### OBJECTIVE
What follows is a listing. Return every line of it exactly.

### DATASET CONTENT
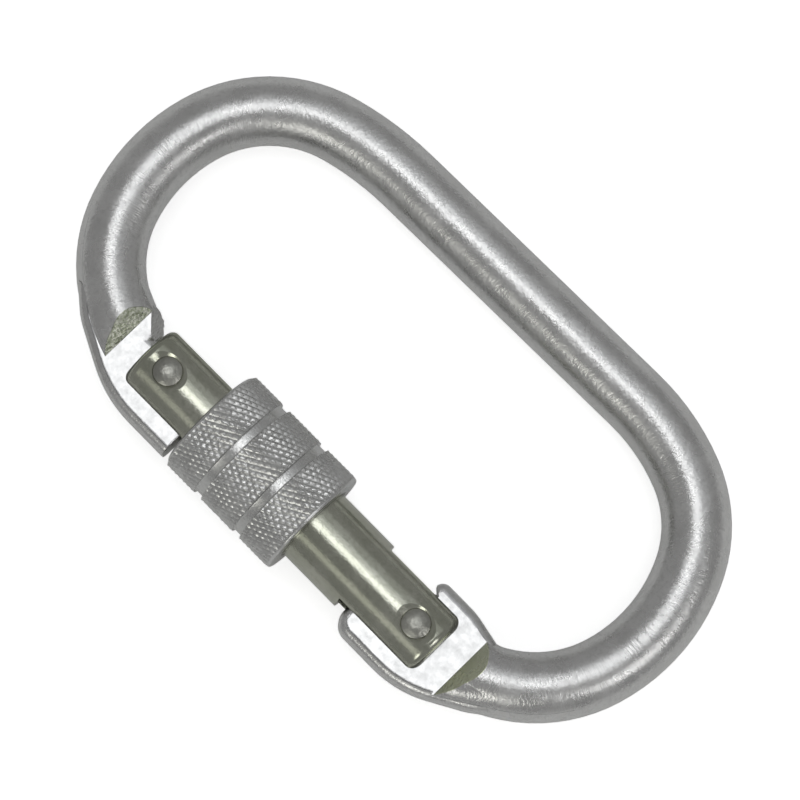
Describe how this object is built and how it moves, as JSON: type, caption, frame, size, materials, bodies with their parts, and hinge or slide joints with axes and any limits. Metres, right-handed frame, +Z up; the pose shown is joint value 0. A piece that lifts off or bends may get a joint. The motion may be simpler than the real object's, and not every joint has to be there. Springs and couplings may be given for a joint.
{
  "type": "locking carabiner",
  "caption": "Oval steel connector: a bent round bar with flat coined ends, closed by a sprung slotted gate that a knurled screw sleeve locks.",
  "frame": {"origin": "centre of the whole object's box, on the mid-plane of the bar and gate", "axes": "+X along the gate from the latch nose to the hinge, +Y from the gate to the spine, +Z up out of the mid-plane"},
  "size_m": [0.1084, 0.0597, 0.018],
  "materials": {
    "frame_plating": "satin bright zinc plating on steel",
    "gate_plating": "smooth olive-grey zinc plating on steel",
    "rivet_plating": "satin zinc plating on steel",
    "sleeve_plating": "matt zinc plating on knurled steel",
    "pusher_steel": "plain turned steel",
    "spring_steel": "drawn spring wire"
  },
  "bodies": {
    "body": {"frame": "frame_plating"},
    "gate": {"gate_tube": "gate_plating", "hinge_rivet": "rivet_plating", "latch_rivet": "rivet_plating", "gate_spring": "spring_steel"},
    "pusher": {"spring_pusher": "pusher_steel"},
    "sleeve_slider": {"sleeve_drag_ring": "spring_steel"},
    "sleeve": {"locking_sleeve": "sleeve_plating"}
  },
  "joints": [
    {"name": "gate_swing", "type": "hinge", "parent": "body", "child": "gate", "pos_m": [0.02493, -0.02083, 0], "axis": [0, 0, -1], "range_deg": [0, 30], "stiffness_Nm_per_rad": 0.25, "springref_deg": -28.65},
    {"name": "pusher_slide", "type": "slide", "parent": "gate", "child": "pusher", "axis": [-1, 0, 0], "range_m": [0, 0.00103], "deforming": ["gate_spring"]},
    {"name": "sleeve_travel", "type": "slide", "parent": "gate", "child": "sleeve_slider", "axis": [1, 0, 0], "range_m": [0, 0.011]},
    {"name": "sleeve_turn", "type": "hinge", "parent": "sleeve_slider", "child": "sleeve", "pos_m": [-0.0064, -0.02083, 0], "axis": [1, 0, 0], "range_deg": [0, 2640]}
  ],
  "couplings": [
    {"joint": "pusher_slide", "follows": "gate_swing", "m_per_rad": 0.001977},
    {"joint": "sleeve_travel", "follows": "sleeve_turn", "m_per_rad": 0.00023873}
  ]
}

### SOLUTION TO THIS TASK
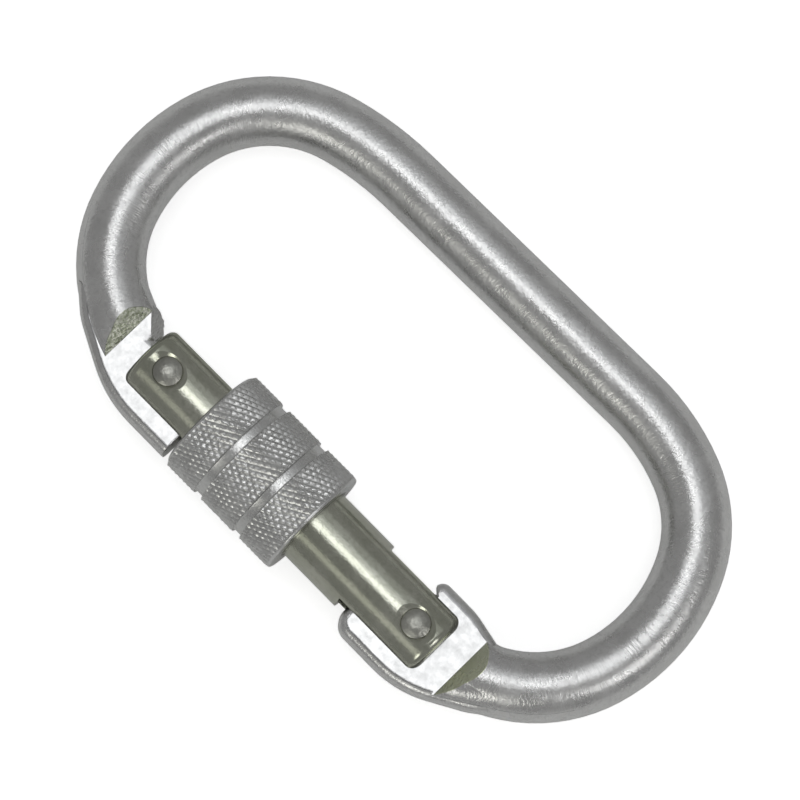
Describe how this object is built and how it moves, as JSON: type, caption, frame, size, materials, bodies with their parts, and hinge or slide joints with axes and any limits. Metres, right-handed frame, +Z up; the pose shown is joint value 0. A piece that lifts off or bends may get a joint. The motion may be simpler than the real object's, and not every joint has to be there. Springs and couplings may be given for a joint.
{
  "type": "locking carabiner",
  "caption": "Oval steel connector: a bent round bar with flat coined ends, closed by a sprung slotted gate that a knurled screw sleeve locks.",
  "frame": {"origin": "centre of the whole object's box, on the mid-plane of the bar and gate", "axes": "+X along the gate from the latch nose to the hinge, +Y from the gate to the spine, +Z up out of the mid-plane"},
  "size_m": [0.1084, 0.0597, 0.018],
  "materials": {
    "frame_plating": "satin bright zinc plating on steel",
    "gate_plating": "smooth olive-grey zinc plating on steel",
    "rivet_plating": "satin zinc plating on steel",
    "sleeve_plating": "matt zinc plating on knurled steel",
    "pusher_steel": "plain turned steel",
    "spring_steel": "drawn spring wire"
  },
  "bodies": {
    "body": {"frame": "frame_plating"},
    "gate": {"gate_tube": "gate_plating", "hinge_rivet": "rivet_plating", "latch_rivet": "rivet_plating", "gate_spring": "spring_steel"},
    "pusher": {"spring_pusher": "pusher_steel"},
    "sleeve_slider": {"sleeve_drag_ring": "spring_steel"},
    "sleeve": {"locking_sleeve": "sleeve_plating"}
  },
  "joints": [
    {"name": "gate_swing", "type": "hinge", "parent": "body", "child": "gate", "pos_m": [0.02493, -0.02083, 0], "axis": [0, 0, -1], "range_deg": [0, 30], "stiffness_Nm_per_rad": 0.25, "springref_deg": -28.65},
    {"name": "pusher_slide", "type": "slide", "parent": "gate", "child": "pusher", "axis": [-1, 0, 0], "range_m": [0, 0.00103], "deforming": ["gate_spring"]},
    {"name": "sleeve_travel", "type": "slide", "parent": "gate", "child": "sleeve_slider", "axis": [1, 0, 0], "range_m": [0, 0.011]},
    {"name": "sleeve_turn", "type": "hinge", "parent": "sleeve_slider", "child": "sleeve", "pos_m": [-0.0064, -0.02083, 0], "axis": [1, 0, 0], "range_deg": [0, 2640]}
  ],
  "couplings": [
    {"joint": "pusher_slide", "follows": "gate_swing", "m_per_rad": 0.001977},
    {"joint": "sleeve_travel", "follows": "sleeve_turn", "m_per_rad": 0.00023873}
  ]
}